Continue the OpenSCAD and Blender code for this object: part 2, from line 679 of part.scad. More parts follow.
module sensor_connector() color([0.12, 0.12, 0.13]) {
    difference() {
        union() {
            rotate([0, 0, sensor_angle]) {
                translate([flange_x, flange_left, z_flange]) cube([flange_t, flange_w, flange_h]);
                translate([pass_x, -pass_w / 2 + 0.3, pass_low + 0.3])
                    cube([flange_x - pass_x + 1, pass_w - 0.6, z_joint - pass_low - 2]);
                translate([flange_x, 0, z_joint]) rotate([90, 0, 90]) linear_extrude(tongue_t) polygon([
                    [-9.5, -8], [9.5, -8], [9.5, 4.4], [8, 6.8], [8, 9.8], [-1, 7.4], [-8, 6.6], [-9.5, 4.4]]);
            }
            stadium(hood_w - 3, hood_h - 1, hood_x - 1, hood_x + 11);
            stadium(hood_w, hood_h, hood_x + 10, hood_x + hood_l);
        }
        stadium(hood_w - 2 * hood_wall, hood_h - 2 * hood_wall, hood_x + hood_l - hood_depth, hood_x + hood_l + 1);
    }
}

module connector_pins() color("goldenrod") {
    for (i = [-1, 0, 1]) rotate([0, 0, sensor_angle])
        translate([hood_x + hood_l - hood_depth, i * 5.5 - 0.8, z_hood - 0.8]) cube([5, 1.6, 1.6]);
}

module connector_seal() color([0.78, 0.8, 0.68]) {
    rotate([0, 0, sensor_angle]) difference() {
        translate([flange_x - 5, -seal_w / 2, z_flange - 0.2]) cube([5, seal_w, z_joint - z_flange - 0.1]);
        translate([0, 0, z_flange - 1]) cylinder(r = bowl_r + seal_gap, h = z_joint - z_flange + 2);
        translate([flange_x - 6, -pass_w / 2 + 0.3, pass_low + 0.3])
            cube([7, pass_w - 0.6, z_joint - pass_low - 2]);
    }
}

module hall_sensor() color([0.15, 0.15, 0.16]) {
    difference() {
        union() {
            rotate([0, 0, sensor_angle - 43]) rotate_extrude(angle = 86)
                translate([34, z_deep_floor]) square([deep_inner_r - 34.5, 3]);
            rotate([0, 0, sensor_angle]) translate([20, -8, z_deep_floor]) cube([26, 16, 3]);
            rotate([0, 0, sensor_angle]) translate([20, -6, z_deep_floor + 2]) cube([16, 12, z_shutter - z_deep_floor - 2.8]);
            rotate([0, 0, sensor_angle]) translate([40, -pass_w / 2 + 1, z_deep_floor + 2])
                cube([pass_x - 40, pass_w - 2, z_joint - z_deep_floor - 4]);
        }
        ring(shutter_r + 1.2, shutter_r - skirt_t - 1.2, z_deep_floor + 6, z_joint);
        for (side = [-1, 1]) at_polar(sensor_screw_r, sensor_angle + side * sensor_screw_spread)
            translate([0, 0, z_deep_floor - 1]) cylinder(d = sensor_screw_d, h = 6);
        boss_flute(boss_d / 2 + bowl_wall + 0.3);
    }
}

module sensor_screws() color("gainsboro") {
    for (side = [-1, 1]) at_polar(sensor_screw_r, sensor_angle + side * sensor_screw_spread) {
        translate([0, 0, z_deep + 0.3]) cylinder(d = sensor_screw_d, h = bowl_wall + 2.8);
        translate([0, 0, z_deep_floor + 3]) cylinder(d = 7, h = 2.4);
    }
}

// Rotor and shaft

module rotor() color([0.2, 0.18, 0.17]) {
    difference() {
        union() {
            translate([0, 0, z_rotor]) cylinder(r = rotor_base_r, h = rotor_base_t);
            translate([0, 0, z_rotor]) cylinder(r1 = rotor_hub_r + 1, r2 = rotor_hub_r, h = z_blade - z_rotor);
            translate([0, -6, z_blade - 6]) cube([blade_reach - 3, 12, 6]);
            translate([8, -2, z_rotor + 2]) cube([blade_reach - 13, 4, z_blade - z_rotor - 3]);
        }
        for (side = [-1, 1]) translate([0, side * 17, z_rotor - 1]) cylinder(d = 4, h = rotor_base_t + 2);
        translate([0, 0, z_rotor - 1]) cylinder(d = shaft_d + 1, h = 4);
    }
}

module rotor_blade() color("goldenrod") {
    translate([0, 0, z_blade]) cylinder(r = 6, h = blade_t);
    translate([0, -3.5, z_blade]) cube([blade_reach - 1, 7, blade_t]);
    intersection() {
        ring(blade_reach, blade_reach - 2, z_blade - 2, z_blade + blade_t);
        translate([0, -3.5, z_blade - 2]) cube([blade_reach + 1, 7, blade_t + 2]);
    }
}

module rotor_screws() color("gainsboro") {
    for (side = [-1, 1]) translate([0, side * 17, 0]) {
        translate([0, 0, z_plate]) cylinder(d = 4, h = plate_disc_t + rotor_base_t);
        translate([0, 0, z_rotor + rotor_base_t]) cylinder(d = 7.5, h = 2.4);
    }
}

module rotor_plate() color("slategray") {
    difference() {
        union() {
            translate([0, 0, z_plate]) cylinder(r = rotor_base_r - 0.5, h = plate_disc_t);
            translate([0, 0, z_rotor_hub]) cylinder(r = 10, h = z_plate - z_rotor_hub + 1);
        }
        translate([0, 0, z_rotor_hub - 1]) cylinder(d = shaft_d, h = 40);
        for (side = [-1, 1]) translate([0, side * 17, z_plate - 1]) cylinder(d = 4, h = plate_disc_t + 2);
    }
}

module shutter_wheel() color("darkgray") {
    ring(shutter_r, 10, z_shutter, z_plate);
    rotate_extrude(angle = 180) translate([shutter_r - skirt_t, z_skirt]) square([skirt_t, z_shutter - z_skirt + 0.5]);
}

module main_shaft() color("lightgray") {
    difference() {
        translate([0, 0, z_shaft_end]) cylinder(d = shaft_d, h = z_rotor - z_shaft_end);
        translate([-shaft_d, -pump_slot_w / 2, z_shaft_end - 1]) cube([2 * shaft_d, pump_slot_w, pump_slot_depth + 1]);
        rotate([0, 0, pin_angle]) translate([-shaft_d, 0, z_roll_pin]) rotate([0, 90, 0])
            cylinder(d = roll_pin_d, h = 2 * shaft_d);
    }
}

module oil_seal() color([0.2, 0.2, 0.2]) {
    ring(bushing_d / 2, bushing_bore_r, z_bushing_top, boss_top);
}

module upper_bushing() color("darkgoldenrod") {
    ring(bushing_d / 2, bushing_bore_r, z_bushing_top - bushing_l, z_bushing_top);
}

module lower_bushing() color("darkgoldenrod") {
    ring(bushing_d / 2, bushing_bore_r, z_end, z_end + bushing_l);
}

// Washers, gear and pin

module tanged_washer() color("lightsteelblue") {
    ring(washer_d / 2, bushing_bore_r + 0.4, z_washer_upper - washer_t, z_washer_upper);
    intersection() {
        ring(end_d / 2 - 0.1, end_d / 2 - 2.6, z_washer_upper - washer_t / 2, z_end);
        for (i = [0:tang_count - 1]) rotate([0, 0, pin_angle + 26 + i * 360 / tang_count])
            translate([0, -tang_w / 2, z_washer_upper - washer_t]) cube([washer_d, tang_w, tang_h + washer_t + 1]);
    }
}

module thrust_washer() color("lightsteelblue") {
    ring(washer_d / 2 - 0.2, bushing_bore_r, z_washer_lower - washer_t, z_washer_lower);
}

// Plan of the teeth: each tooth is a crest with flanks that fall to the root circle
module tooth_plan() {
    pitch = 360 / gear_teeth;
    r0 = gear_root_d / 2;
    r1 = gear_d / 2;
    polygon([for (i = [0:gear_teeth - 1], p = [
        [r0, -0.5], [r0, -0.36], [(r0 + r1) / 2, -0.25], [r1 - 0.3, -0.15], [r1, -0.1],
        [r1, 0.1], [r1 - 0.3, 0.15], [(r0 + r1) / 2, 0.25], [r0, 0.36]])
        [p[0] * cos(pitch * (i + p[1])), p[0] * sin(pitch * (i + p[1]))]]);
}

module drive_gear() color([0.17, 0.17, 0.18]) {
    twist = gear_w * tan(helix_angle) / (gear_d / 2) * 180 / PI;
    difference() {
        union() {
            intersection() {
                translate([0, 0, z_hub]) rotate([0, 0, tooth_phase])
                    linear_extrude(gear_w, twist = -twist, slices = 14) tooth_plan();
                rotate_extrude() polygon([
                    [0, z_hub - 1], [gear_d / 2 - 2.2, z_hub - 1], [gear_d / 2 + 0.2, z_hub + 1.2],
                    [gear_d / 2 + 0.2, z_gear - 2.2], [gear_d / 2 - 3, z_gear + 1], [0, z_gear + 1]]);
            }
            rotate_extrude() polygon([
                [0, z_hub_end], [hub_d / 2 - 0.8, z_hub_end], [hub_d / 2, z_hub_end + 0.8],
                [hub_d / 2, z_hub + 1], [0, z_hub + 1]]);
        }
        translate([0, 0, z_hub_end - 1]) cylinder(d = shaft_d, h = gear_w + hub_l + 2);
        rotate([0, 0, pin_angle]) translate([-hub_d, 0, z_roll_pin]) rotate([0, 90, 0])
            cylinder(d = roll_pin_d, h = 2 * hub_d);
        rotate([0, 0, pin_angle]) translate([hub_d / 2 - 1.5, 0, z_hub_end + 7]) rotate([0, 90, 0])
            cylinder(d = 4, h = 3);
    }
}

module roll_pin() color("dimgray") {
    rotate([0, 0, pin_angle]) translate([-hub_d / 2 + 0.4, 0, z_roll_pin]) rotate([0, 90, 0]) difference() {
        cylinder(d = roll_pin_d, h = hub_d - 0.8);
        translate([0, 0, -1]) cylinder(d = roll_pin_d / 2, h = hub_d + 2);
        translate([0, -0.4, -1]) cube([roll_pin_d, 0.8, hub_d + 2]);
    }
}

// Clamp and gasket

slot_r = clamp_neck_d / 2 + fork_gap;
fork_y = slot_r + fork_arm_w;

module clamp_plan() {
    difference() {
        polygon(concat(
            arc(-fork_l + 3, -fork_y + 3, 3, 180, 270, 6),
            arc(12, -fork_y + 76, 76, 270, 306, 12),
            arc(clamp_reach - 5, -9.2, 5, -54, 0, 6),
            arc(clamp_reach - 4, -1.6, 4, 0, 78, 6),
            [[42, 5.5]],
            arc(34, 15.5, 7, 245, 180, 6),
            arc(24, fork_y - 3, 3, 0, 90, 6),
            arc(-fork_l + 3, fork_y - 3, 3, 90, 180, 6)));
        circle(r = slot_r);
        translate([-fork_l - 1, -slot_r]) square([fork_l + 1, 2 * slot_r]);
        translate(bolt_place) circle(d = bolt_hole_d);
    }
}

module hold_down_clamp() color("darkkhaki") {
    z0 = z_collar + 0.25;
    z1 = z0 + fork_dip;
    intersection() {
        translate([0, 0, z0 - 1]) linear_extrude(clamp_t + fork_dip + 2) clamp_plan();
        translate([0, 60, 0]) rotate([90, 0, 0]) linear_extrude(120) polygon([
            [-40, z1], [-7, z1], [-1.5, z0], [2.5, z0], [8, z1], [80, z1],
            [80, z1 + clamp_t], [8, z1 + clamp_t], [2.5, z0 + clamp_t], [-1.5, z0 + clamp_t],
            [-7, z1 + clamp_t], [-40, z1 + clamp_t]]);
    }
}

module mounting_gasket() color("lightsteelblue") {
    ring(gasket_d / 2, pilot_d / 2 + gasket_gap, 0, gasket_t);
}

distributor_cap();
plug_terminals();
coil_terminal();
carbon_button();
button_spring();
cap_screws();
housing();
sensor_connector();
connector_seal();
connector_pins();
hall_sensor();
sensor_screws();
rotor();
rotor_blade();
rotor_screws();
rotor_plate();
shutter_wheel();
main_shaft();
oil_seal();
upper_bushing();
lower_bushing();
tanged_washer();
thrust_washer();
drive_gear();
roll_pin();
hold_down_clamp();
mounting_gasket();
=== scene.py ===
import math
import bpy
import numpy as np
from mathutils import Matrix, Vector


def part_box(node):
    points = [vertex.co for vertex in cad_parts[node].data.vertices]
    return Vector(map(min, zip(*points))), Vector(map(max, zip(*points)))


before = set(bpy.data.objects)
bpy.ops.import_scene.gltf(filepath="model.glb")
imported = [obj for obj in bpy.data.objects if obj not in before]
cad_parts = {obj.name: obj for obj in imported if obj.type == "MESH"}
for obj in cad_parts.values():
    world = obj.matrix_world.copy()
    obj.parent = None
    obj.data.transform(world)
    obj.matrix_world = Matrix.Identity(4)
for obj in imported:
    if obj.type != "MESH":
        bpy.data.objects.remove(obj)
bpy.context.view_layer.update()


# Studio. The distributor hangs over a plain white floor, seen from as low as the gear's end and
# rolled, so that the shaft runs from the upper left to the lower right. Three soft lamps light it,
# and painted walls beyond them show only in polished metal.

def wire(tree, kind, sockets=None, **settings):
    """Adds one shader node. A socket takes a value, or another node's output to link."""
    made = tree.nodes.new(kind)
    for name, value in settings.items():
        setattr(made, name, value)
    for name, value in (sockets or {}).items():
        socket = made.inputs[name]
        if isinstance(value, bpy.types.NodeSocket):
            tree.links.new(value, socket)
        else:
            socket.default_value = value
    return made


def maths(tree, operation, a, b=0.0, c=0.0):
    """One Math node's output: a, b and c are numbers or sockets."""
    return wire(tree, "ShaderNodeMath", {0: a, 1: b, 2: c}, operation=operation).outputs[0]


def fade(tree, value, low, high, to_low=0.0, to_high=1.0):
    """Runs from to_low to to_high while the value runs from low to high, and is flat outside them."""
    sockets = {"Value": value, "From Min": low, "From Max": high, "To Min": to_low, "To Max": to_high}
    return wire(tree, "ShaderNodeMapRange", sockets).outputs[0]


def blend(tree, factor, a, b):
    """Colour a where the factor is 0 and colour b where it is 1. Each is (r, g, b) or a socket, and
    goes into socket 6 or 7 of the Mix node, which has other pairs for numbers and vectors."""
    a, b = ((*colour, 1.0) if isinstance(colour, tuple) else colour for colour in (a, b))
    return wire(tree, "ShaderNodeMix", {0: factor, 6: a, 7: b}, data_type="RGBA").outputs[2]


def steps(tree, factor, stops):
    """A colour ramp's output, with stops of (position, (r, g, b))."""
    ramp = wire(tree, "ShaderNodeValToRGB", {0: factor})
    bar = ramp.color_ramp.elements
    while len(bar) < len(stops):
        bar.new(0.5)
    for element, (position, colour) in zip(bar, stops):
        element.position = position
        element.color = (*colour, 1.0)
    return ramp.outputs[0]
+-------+
* Task prompt:
Nothing but the lines from the one with "distributor_cap();" to the one with "points = [vertex.co" should be echoed, both of them included, exactly as written.

* Complete output:
distributor_cap();
plug_terminals();
coil_terminal();
carbon_button();
button_spring();
cap_screws();
housing();
sensor_connector();
connector_seal();
connector_pins();
hall_sensor();
sensor_screws();
rotor();
rotor_blade();
rotor_screws();
rotor_plate();
shutter_wheel();
main_shaft();
oil_seal();
upper_bushing();
lower_bushing();
tanged_washer();
thrust_washer();
drive_gear();
roll_pin();
hold_down_clamp();
mounting_gasket();
=== scene.py ===
import math
import bpy
import numpy as np
from mathutils import Matrix, Vector


def part_box(node):
    points = [vertex.co for vertex in cad_parts[node].data.vertices]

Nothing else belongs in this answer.